Henrik Kairies´ Raumdeutung (1997) ist ein im Aufbau traditionelles Stück, in dem verschiedene Arten räumlicher Klangwirkung untersucht werden. In einer technischen Weiterführung traditioneller Kanonpolyphonie werden die Stimmen von einem Akkord zum anderen auch räumlich „überblendet“. In einer ähnlichen Aufbereitung des Materials „Raum-Stimme“, aber in einer vollkommen anderen kompositorischen Präsenz aktualisiert Makiko Nishikaze in ihren Werken oratio und M.M. den Aufführungsraum. Durch eine sparsame, von der Konzentration traditioneller japanischer Musik inspirierte Choreographie werden die Aufführenden selbst Teil der musikalischen Architektur.

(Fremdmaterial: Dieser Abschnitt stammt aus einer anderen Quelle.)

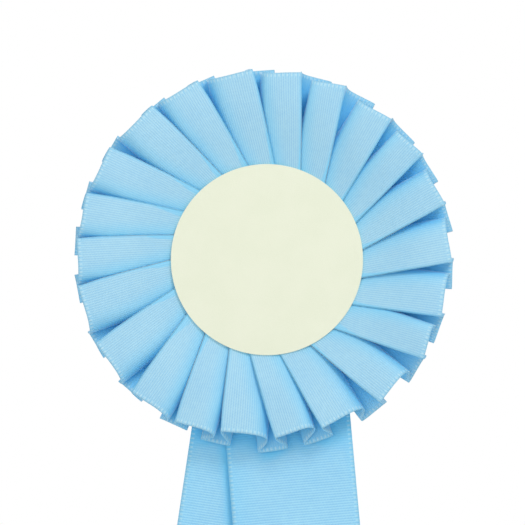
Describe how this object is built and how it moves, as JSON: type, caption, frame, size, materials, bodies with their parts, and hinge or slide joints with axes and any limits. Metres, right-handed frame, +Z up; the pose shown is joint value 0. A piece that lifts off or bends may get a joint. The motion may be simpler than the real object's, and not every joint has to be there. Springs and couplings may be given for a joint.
{
  "type": "award ribbon rosette",
  "caption": "Pleated satin rosette with a blank round centre card, two ribbon tails and a bar pin with a turning safety catch behind.",
  "frame": {"origin": "centre of the front face of the centre disc, on the rosette's axis", "axes": "+Z up, the front of the rosette faces -Y, +X to the right of someone who faces it"},
  "size_m": [0.1148, 0.0205, 0.2622],
  "materials": {
    "ruffle_ribbon": "sky blue ribbed satin ribbon",
    "tail_ribbon": "sky blue ribbed satin ribbon",
    "centre_card": "smooth matt cream card",
    "backing_card": "plain grey-white board",
    "foam": "white closed-cell foam tape",
    "thread": "twisted sewing thread",
    "staple_wire": "galvanised wire",
    "pin_plate": "nickel plate",
    "needle_steel": "polished steel",
    "adhesive": "foam adhesive tape"
  },
  "bodies": {
    "rosette": {"centre_disc": "centre_card", "centre_foam_pad": "foam", "pleated_ruffle": "ruffle_ribbon", "pleat_stitching": "thread", "ruffle_staples": "staple_wire", "backing_card": "backing_card", "tail_right_anchor": "tail_ribbon", "tail_left_anchor": "tail_ribbon", "tail_staples": "staple_wire", "rear_foam_pad": "foam", "rear_cover_card": "backing_card", "pin_adhesive_strip": "adhesive", "pin_bar": "pin_plate", "pin_hinge_rivet": "needle_steel", "pin_catch_hood": "pin_plate"},
    "tail_right_ribbon": {"tail_right": "tail_ribbon"},
    "tail_left_ribbon": {"tail_left": "tail_ribbon"},
    "needle": {"pin_needle": "needle_steel"},
    "catch_rotor": {"pin_catch_rotor": "pin_plate"}
  },
  "joints": [
    {"name": "needle_hinge", "type": "hinge", "parent": "rosette", "child": "needle", "pos_m": [-0.013, 0.0105, 0.012], "axis": [0, 0, 1], "range_deg": [0, 70]},
    {"name": "catch_turn", "type": "hinge", "parent": "rosette", "child": "catch_rotor", "pos_m": [0.014, 0.0105, 0.012], "axis": [1, 0, 0], "range_deg": [0, 140]},
    {"name": "tail_right_swing", "type": "hinge", "parent": "rosette", "child": "tail_right_ribbon", "pos_m": [0, 0.0048, -0.033], "axis": [1, 0, 0], "range_deg": [0, 60]},
    {"name": "tail_left_swing", "type": "hinge", "parent": "rosette", "child": "tail_left_ribbon", "pos_m": [0, 0.0048, -0.033], "axis": [1, 0, 0], "range_deg": [0, 60]}
  ],
  "couplings": [
    {"joint": "tail_left_swing", "follows": "tail_right_swing", "ratio": 1}
  ]
}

Parallel zur Arbeit mit der Überlagerung von räumlicher und akustischer Architektur gibt es eine Reihe von Stücken der „Maulwerker“ und aus ihrem Umfeld, die gezielt, „den Raum bespielen“ und zum Teil auch mit dem bespielten Raum identisch sind, indem sie seine Hörbarkeit aufzeigen.
Auf der Grenze zwischen musikalischer Architektur und klingend gemachtem Aufführungsort befindet sich Katarina Rasinskis Eiszeit. Die Materialdisposition der Komponistin ist eine klanglich und zeitlich in einem Raster determinierte Improvisations- und Bewegungsvorgabe. Der Aufführungsraum wird langsam, kontinuierlich durchquert, und die Zuhörer werden Reihe für Reihe „überrollt“.

AUSSERGEWÖHNLICHE RÄUME

Christian Kesten komponierte in den späten 90er Jahren eine Gruppe von Stücken, die den Bahnhof als Fokus musikalisierbarer Prozesse „bespielen“, so in nordbahnhof (1996), bahnhof westend (1996), bahnhof zoo (1997) und willkommen zu hause (1996).
Ein frühes und extremes Beispiel für experimentelles Arbeiten mit Musik im Raum ist sub.- Musik für einen Keller von Christian Kesten, Barbara Thun und Tilmann Walzer (1991), in dem als zusätzlicher Faktor die Dunkelheit Eindrücke extremer Nähe (Berührung) und extremer Distanz (kaum noch hörbar) zu Musik werden lässt.
Auf einen konkreten Ort beziehen sich auch Kestens LIFT (2005) für vier Performer in drei Fahrstühlen oder auch Steffi Weismanns Passage (2008).
Ein ebenfalls räumlich extremes Stück aus dem Bereich „Musiktheater“ ist das 2001 für die Maulwerker komponierte auch nicht eigentlich mehr oder vielleicht sogar gar nicht von Andrea Neumann, in dem sich sieben Spieler in einer Hängevorrichtung befinden und den Raum nach einem Koordinatensystem auch in der Vertikalen durchlaufen.

HÖRRÄUME

Eine zusätzliche räumliche Komponente in der Musik der Maulwerker zeigt sich in ihren zahlreichen Studioarbeiten, die von den Hör- und Raumerfahrungen der Raumkompositionen geprägt sind. Als Wechselwirkung beeinflusst die Radioarbeit wiederum die live-kompositorische in der Schaffung unterschiedlicher musikalischer Räume.
Sven-Åke Johansson schickt in Stereo für 8 einzelne Wörter durch das Stereo-Panorama von acht in der gesamten Bühnenbreite stehenden Sprechern. Im Programm SPEAKERS wird die Markierung unterschiedlicher akustischer Räume durch Live-Vokalisten und Lautsprecher zum Thema eines gesamten Abends.